[WRITTEN TASK] Please give the data below again in full, exactly as it stands.

▼▼▼

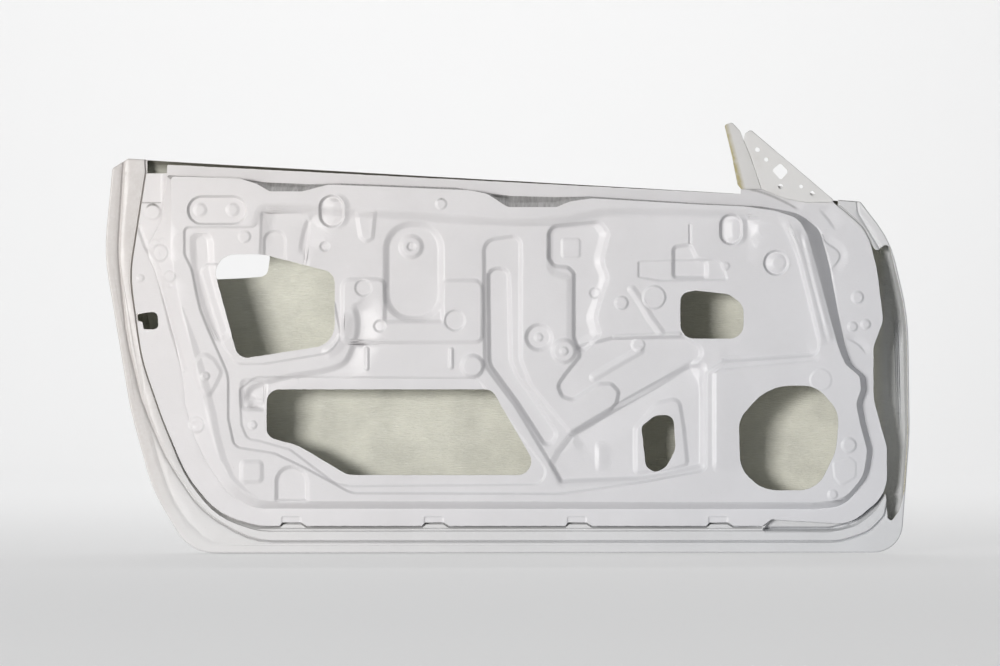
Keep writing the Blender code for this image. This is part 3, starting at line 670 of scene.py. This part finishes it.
def hollow_back(xz):
    """Inside face of the skin, kept clear of the flange where the mouth runs out."""
    return np.maximum(skin_outside(xz) - SKIN_WALL, hollow_front(xz) + SKIN_WALL)


# %% [markdown]
# One helper makes every body: it meshes the outlines with a constrained Delaunay
# triangulation, drops what lies in a hole, and puts a second, deeper sheet behind the
# first. Long straight loops get points too where the surface bends under them, or their
# triangles would bridge it. The walls between the two sheets get a material slot of their
# own, because a trimmed laminate edge looks nothing like gelcoat.

# %% Bodies between two surfaces
GELCOAT, RAW, TRIMMED = 0, 1, 2
EDGE_SPACING = 3.5
MERGE_DISTANCE = 1e-3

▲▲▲

[WRITTEN ANSWER]
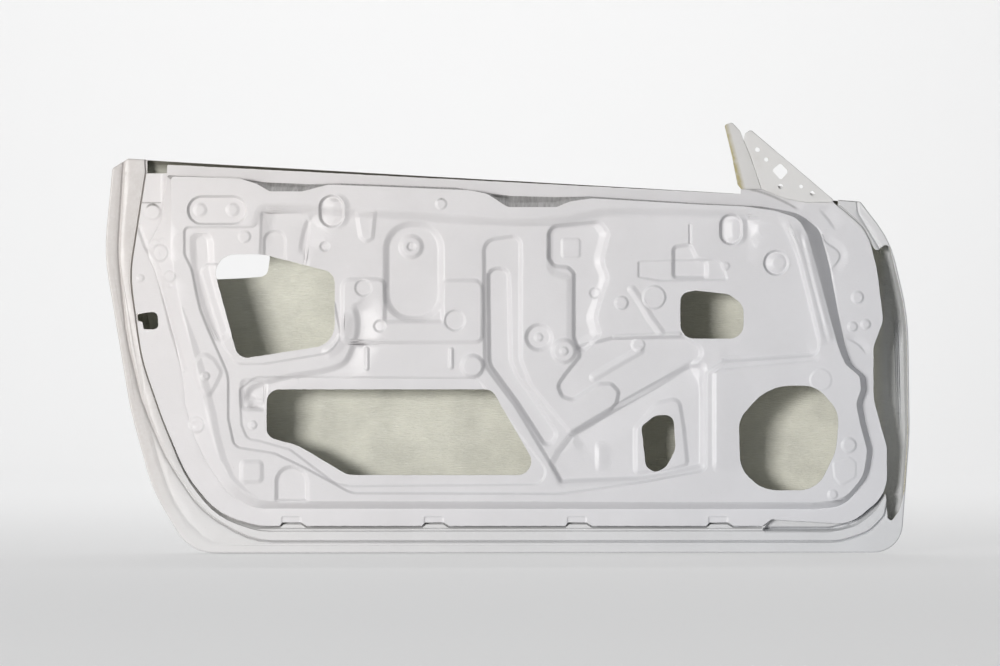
Keep writing the Blender code for this image. This is part 3, starting at line 670 of scene.py. This part finishes it.
def hollow_back(xz):
    """Inside face of the skin, kept clear of the flange where the mouth runs out."""
    return np.maximum(skin_outside(xz) - SKIN_WALL, hollow_front(xz) + SKIN_WALL)


# %% [markdown]
# One helper makes every body: it meshes the outlines with a constrained Delaunay
# triangulation, drops what lies in a hole, and puts a second, deeper sheet behind the
# first. Long straight loops get points too where the surface bends under them, or their
# triangles would bridge it. The walls between the two sheets get a material slot of their
# own, because a trimmed laminate edge looks nothing like gelcoat.

# %% Bodies between two surfaces
GELCOAT, RAW, TRIMMED = 0, 1, 2
EDGE_SPACING = 3.5
MERGE_DISTANCE = 1e-3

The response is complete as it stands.